By Alex Haglund
A group of concerned citizens asking the city to do something about a vacant property located at 376 N. Kaskaskia came to the city council meeting held on Thursday, July 21, and requested that the building be condemned.
Cathy Dinkelman spoke on behalf of the citizens present, and said that the residence in question, owned by Tom Miller, dragged down the rest of the neighborhood.
“If any of us were to put our houses up for sale,” Dinkelman said, “when they saw that on the corner, our chances of getting what we want are gone.”
“I can guarantee that where all of you live,” Dinkelman said to the council, “that house would not be a problem.”

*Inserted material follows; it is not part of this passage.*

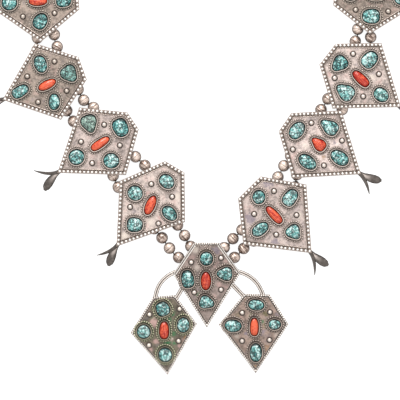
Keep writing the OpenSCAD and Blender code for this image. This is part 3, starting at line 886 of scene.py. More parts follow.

Problems associated with the property, according to Dinkelman, include health hazards like raw sewage in the basement, vagrants living in it, kids coming in and out of the house regularly to smoke, “we all fear that some day someone is going to catch that house on fire.” She went on saying that she and other neighbors had seen drugs sold out of the house in the past, as well as past instances of prostitution.
“It’s kind of scary when you see the cops come there and take someone,” said Sandy Crask, who was also a concerned neighbor of the residence.
Mayor Raymond Kolweier asked Police Chief Brian Fletcher about the reports of police action there.
“Used to,” Fletcher said. Both he and the citizens present seemed to indicate that the worst examples of criminal activity to take place there were in the past.
“I spoke to the owner about this about two months ago. He told me that he was planning to spend money on that and fix it up,” said Kolweier.
“If the person that owns this property is willing to fix it up to be livable, we can’t really deny him of that,” Kolweier said, but did concede that renovations were in order. “It certainly needs it. Can’t deny that.”
Joe Crask, also present at the meeting, said that he had spoken with Feliz Contreras, who he said did repair work on homes owned by Miller. Crask said that Contreras had told him that he was injured and would be unable to complete the house he was currently working on and would not be able to get to the house at 376 N. Kaskaskia, which would have been next.
“I’ll get back in touch with the owner,” Kolweier said, “maybe he’s changed his mind.”
The citizens present were encouraged by Kolweier saying that he was going to contact the owner, but told him that they would return in “two or three months” to check on progress being made.